Goal.
Repeat the listing in full. Nothing may be added or left out.

Data provided.
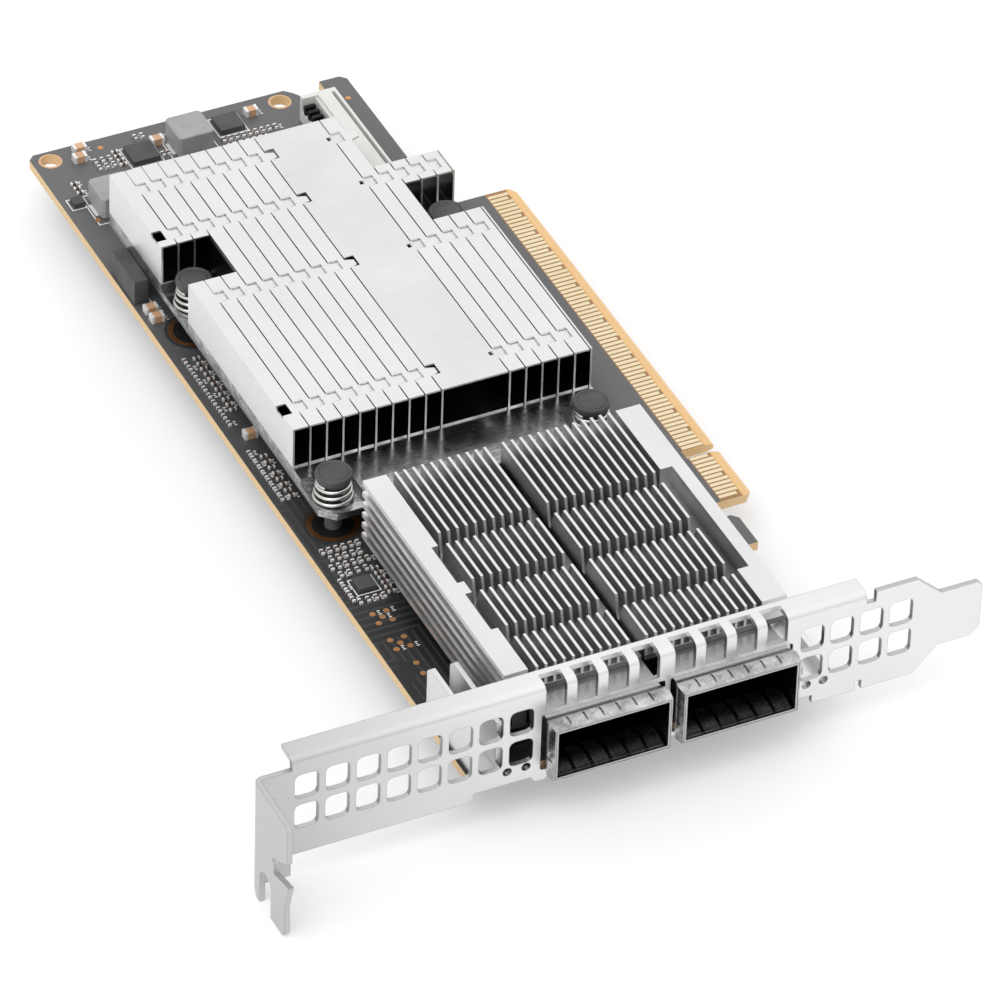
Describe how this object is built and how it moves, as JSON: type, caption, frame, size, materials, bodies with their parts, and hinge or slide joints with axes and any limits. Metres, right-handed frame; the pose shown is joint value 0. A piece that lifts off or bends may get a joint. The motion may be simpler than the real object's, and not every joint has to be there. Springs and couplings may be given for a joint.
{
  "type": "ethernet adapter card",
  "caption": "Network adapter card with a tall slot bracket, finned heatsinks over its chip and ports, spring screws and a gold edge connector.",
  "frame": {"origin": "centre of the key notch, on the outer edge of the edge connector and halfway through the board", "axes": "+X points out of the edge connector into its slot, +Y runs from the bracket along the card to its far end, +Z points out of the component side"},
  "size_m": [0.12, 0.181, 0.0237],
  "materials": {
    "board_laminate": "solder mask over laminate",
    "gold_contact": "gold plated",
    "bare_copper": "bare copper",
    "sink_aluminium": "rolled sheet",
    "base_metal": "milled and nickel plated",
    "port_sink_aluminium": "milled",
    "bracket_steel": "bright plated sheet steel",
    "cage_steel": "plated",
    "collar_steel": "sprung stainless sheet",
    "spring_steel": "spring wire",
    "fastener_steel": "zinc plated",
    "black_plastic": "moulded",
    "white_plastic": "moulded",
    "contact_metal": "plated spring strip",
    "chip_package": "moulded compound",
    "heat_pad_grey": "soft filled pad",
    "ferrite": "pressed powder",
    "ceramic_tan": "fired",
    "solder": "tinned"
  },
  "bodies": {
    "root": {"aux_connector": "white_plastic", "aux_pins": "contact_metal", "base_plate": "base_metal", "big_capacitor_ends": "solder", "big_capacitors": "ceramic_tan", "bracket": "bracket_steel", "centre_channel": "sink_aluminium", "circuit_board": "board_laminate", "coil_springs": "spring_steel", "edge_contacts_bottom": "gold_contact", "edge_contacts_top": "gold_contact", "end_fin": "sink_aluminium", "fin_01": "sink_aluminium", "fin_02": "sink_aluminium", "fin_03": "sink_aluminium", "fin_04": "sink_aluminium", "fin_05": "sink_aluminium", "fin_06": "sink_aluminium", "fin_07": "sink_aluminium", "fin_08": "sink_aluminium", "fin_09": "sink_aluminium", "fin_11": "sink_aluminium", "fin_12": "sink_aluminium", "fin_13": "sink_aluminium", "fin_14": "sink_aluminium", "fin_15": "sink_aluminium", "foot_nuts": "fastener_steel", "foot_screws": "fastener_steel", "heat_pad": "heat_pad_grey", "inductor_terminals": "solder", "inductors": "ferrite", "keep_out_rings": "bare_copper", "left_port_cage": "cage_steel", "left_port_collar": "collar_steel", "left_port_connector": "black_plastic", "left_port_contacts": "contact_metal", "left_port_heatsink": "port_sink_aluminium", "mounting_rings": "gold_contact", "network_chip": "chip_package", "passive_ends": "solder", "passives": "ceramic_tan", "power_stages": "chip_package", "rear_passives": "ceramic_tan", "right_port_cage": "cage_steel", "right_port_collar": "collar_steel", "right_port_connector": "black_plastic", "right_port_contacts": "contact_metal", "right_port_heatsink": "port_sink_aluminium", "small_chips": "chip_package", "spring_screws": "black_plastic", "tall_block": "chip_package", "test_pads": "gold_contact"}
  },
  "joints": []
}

Written answer.
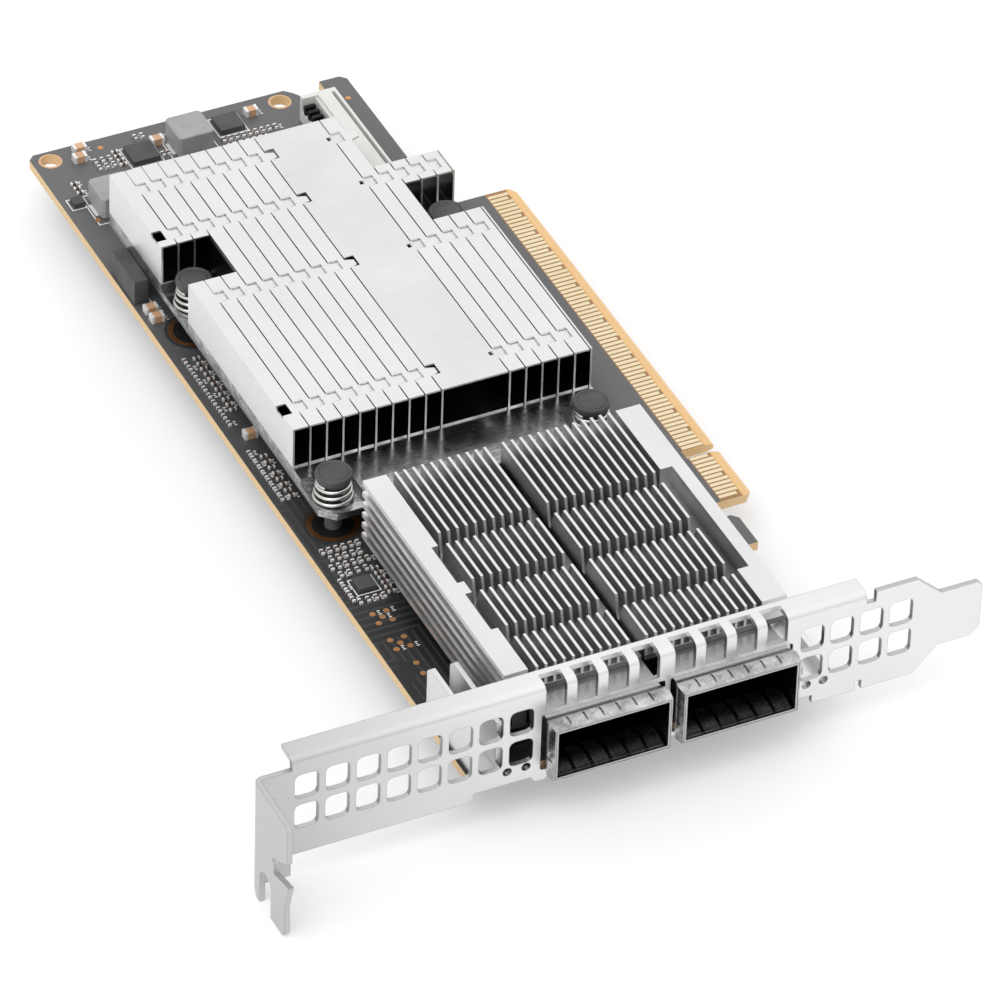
Describe how this object is built and how it moves, as JSON: type, caption, frame, size, materials, bodies with their parts, and hinge or slide joints with axes and any limits. Metres, right-handed frame; the pose shown is joint value 0. A piece that lifts off or bends may get a joint. The motion may be simpler than the real object's, and not every joint has to be there. Springs and couplings may be given for a joint.
{
  "type": "ethernet adapter card",
  "caption": "Network adapter card with a tall slot bracket, finned heatsinks over its chip and ports, spring screws and a gold edge connector.",
  "frame": {"origin": "centre of the key notch, on the outer edge of the edge connector and halfway through the board", "axes": "+X points out of the edge connector into its slot, +Y runs from the bracket along the card to its far end, +Z points out of the component side"},
  "size_m": [0.12, 0.181, 0.0237],
  "materials": {
    "board_laminate": "solder mask over laminate",
    "gold_contact": "gold plated",
    "bare_copper": "bare copper",
    "sink_aluminium": "rolled sheet",
    "base_metal": "milled and nickel plated",
    "port_sink_aluminium": "milled",
    "bracket_steel": "bright plated sheet steel",
    "cage_steel": "plated",
    "collar_steel": "sprung stainless sheet",
    "spring_steel": "spring wire",
    "fastener_steel": "zinc plated",
    "black_plastic": "moulded",
    "white_plastic": "moulded",
    "contact_metal": "plated spring strip",
    "chip_package": "moulded compound",
    "heat_pad_grey": "soft filled pad",
    "ferrite": "pressed powder",
    "ceramic_tan": "fired",
    "solder": "tinned"
  },
  "bodies": {
    "root": {"aux_connector": "white_plastic", "aux_pins": "contact_metal", "base_plate": "base_metal", "big_capacitor_ends": "solder", "big_capacitors": "ceramic_tan", "bracket": "bracket_steel", "centre_channel": "sink_aluminium", "circuit_board": "board_laminate", "coil_springs": "spring_steel", "edge_contacts_bottom": "gold_contact", "edge_contacts_top": "gold_contact", "end_fin": "sink_aluminium", "fin_01": "sink_aluminium", "fin_02": "sink_aluminium", "fin_03": "sink_aluminium", "fin_04": "sink_aluminium", "fin_05": "sink_aluminium", "fin_06": "sink_aluminium", "fin_07": "sink_aluminium", "fin_08": "sink_aluminium", "fin_09": "sink_aluminium", "fin_11": "sink_aluminium", "fin_12": "sink_aluminium", "fin_13": "sink_aluminium", "fin_14": "sink_aluminium", "fin_15": "sink_aluminium", "foot_nuts": "fastener_steel", "foot_screws": "fastener_steel", "heat_pad": "heat_pad_grey", "inductor_terminals": "solder", "inductors": "ferrite", "keep_out_rings": "bare_copper", "left_port_cage": "cage_steel", "left_port_collar": "collar_steel", "left_port_connector": "black_plastic", "left_port_contacts": "contact_metal", "left_port_heatsink": "port_sink_aluminium", "mounting_rings": "gold_contact", "network_chip": "chip_package", "passive_ends": "solder", "passives": "ceramic_tan", "power_stages": "chip_package", "rear_passives": "ceramic_tan", "right_port_cage": "cage_steel", "right_port_collar": "collar_steel", "right_port_connector": "black_plastic", "right_port_contacts": "contact_metal", "right_port_heatsink": "port_sink_aluminium", "small_chips": "chip_package", "spring_screws": "black_plastic", "tall_block": "chip_package", "test_pads": "gold_contact"}
  },
  "joints": []
}